Q: What would you say to those who are worried about the renovation changing or even spoiling the character of McCormick House?

A: This is a worry we share, understand and respect. Our goal with this project is to restore the existing building to its original significance with all interventions concealed. We consider a restoration project successful when a visitor entering for the first time asks what work was done, because everything looks like it was originally part of the building. Hopefully, McCormick House visitors will feel that way.

Architect Laura Hochuli feels right at home inside historic mansions. Her expertise in renovation and restoration is playing a key role in the McCormick House project.

Pardon our mess! McCormick House will remain an active construction site until spring 2022, when the historic home reopens to the public.
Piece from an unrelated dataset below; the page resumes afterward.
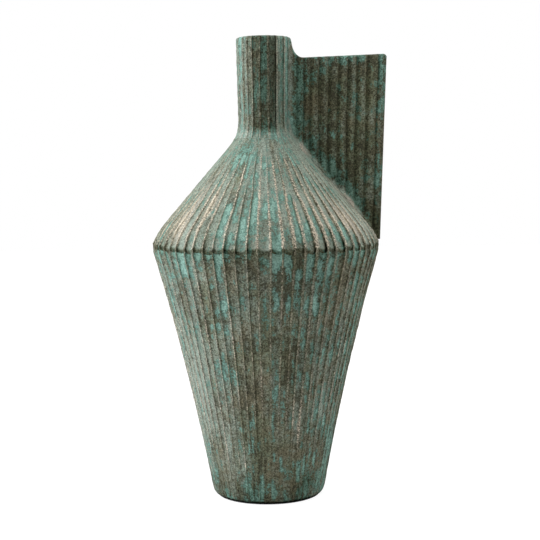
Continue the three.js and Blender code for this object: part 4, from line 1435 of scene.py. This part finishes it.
def light_world(ambient):
    """A world that is white to the camera and in reflections, and dimmer as light."""
    world = bpy.data.worlds.new("studio")
    bpy.context.scene.world = world
    graph = Graph(world)
    dim = graph.shader("ShaderNodeBackground", Color=WHITE, Strength=ambient)
    white = graph.shader("ShaderNodeBackground", Color=WHITE, Strength=1.0)
    rays = ("Is Camera Ray", "Is Glossy Ray", "Is Transmission Ray")
    graph.end(graph.by_ray(rays, dim, white), "ShaderNodeOutputWorld")


def floor_material():
    """A pale floor. The camera sees it lifted to white, with the vase's shadow kept."""
    material = bpy.data.materials.new("pale_floor")
    graph = Graph(material)
    far = graph.node("ShaderNodeVectorMath", {0: graph.place()}, operation="LENGTH")
    glow = graph.ramp(far.outputs["Value"], 0.3, 1.6, 0.90, 1.0)
    plain = graph.shader("ShaderNodeBsdfDiffuse", Color=(0.80, 0.80, 0.80, 1.0))
    faint = graph.shader("ShaderNodeBsdfDiffuse", Color=(0.18, 0.18, 0.18, 1.0))
    lift = graph.shader("ShaderNodeEmission", Color=WHITE, Strength=glow)
    lifted = graph.node("ShaderNodeAddShader", {0: faint, 1: lift}).outputs[0]
    graph.end(graph.by_ray(("Is Camera Ray",), plain, lifted))
    return material


def add_floor():
    """A wide pale floor at the level that the vase stands on."""
    mesh = bpy.data.meshes.new("floor")
    signs = ((-1, -1), (1, -1), (1, 1), (-1, 1))
    corners = [(FLOOR_REACH * x, FLOOR_REACH * y, 0.0) for x, y in signs]
    mesh.from_pydata(corners, [], [(0, 1, 2, 3)])
    mesh.materials.append(floor_material())
    add_object("floor", mesh)


def add_camera(studio):
    """The camera at the photograph's viewing angle."""
    data = bpy.data.cameras.new("camera")
    data.lens = studio.lens
    data.sensor_width = SENSOR_WIDTH
    data.clip_start = NEAREST
    camera = add_object("camera", data)
    tilt = Matrix.Rotation(math.radians(90) - studio.camera_pitch, 4, "X")
    roll = Matrix.Rotation(studio.camera_roll, 4, "Z")
    camera.matrix_world = Matrix.Translation(studio.camera_place) @ tilt @ roll
    bpy.context.scene.camera = camera


class VASE_OT_stage(bpy.types.Operator):
    """Add the camera, the pale floor and the soft studio light"""

    bl_idname = "vase.stage"
    bl_label = "Studio"

    def execute(self, context):
        studio = context.scene.vase_studio
        context.scene.view_settings.view_transform = "Standard"
        add_camera(studio)
        add_floor()
        light_world(studio.ambient)
        add_softbox("left_light", LEFT_LIGHT, studio.left_watts, studio.left_colour)
        add_softbox("right_light", RIGHT_LIGHT, studio.right_watts)
        add_softbox("top_light", TOP_LIGHT, studio.top_watts)
        return {"FINISHED"}


class VASE_OT_finishes(bpy.types.Operator):
    """Make the patina, the bare casting and the felt"""

    bl_idname = "vase.finishes"
    bl_label = "Finishes"

    def execute(self, context):
        colours = context.scene.vase_patina
        patina_material(colours)
        casting_material(colours)
        felt_material(colours)
        return {"FINISHED"}


class VASE_OT_lower_body(bpy.types.Operator):
    """Add the fluted lower body, from the foot to the girth"""

    bl_idname = "vase.lower_body"
    bl_label = "Lower Body"

    def execute(self, context):
        field = lower_body_field(context.scene.vase_flutes)
        piece = shell_piece("lower_body_casting", field, body_inside(), body_zones(field))
        seat_piece(piece, "lower_body")
        return {"FINISHED"}


class VASE_OT_shoulder(bpy.types.Operator):
    """Add the fluted shoulder, from the girth ring to the neck root"""

    bl_idname = "vase.shoulder"
    bl_label = "Shoulder"

    def execute(self, context):
        field = shoulder_field(context.scene.vase_flutes)
        piece = shell_piece("shoulder_casting", field, shoulder_inside(), shoulder_zones(field))
        seat_piece(piece, "shoulder")
        return {"FINISHED"}


class VASE_OT_neck(bpy.types.Operator):
    """Add the fluted neck with its rounded rim and open bore"""

    bl_idname = "vase.neck"
    bl_label = "Neck"

    def execute(self, context):
        field = neck_field(context.scene.vase_flutes)
        piece = shell_piece("neck_casting", field, neck_inside(), neck_zones(field))
        seat_piece(piece, "neck")
        return {"FINISHED"}


class VASE_OT_fin(bpy.types.Operator):
    """Add the upright fin, fluted on both faces"""

    bl_idname = "vase.fin"
    bl_label = "Fin"

    def execute(self, context):
        piece = fin_piece("fin_casting", context.scene.vase_flutes)
        seat_piece(piece, "fin")
        return {"FINISHED"}


class VASE_OT_foot(bpy.types.Operator):
    """Add the base plate and the felt under the foot"""

    bl_idname = "vase.foot"
    bl_label = "Base Plate and Felt"

    def execute(self, context):
        plate = disc_piece("base_plate_disc", "base_plate", *PLATE_FINISH)
        seat_piece(plate, "base_plate")
        pad = disc_piece("felt_pad", "felt_disc", *FELT_FINISH)
        seat_piece(pad, "felt_disc")
        return {"FINISHED"}


OPERATORS = (
    VASE_OT_stage, VASE_OT_finishes, VASE_OT_lower_body, VASE_OT_shoulder, VASE_OT_neck,
    VASE_OT_fin, VASE_OT_foot,
)


class VASE_PT_panel(bpy.types.Panel):
    """Lists the steps and the settings of the vase"""

    bl_idname = "VASE_PT_panel"
    bl_label = "Fluted Vase"
    bl_space_type = "VIEW_3D"
    bl_region_type = "UI"
    bl_category = "Fluted Vase"

    def draw(self, context):
        for operator in OPERATORS:
            self.layout.operator(operator.bl_idname)
        scene = context.scene
        for settings in (scene.vase_flutes, scene.vase_patina, scene.vase_studio):
            box = self.layout.box()
            for label in settings.__annotations__:
                box.prop(settings, label)


CLASSES = (VaseFluteSettings, VasePatinaSettings, VaseStudioSettings, *OPERATORS, VASE_PT_panel)


def register():
    """Registers the classes and hangs the settings on the scene."""
    for entry in CLASSES:
        bpy.utils.register_class(entry)
    bpy.types.Scene.vase_flutes = PointerProperty(type=VaseFluteSettings)
    bpy.types.Scene.vase_patina = PointerProperty(type=VasePatinaSettings)
    bpy.types.Scene.vase_studio = PointerProperty(type=VaseStudioSettings)


def unregister():
    """Takes the settings off the scene and unregisters the classes."""
    del bpy.types.Scene.vase_studio
    del bpy.types.Scene.vase_patina
    del bpy.types.Scene.vase_flutes
    for entry in reversed(CLASSES):
        bpy.utils.unregister_class(entry)


def main():
    """Builds the vase piece by piece."""
    register()
    bpy.ops.vase.stage()
    bpy.ops.vase.finishes()
    bpy.ops.vase.lower_body()
    bpy.ops.vase.shoulder()
    bpy.ops.vase.neck()
    bpy.ops.vase.fin()
    bpy.ops.vase.foot()


if __name__ == "__main__":
    main()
The East Porch looks a lot different without the iron hand rails and screening. The railings will return, the porch screens will not.

The Asian silk wall coverings in the McCormick House dining room, partially visible here, are being carefully protected.

Cantigny Park Executive Director Matt LaFond consults with Hochuli inside historic Freedom Hall, now a temporary office and meeting space for Featherstone, Inc., the project manager.

This staircase will be replaced with an elevator, the mansion’s first, to improve public access.

Layers of old wallpaper are revealed inside a former McCormick House bedroom.

Bare bones: Enter the mansion’s front door, turn right, and this is what you’d see.

The mansion’s expansive basement, now sporting a dirt floor, is part of the renovation as well.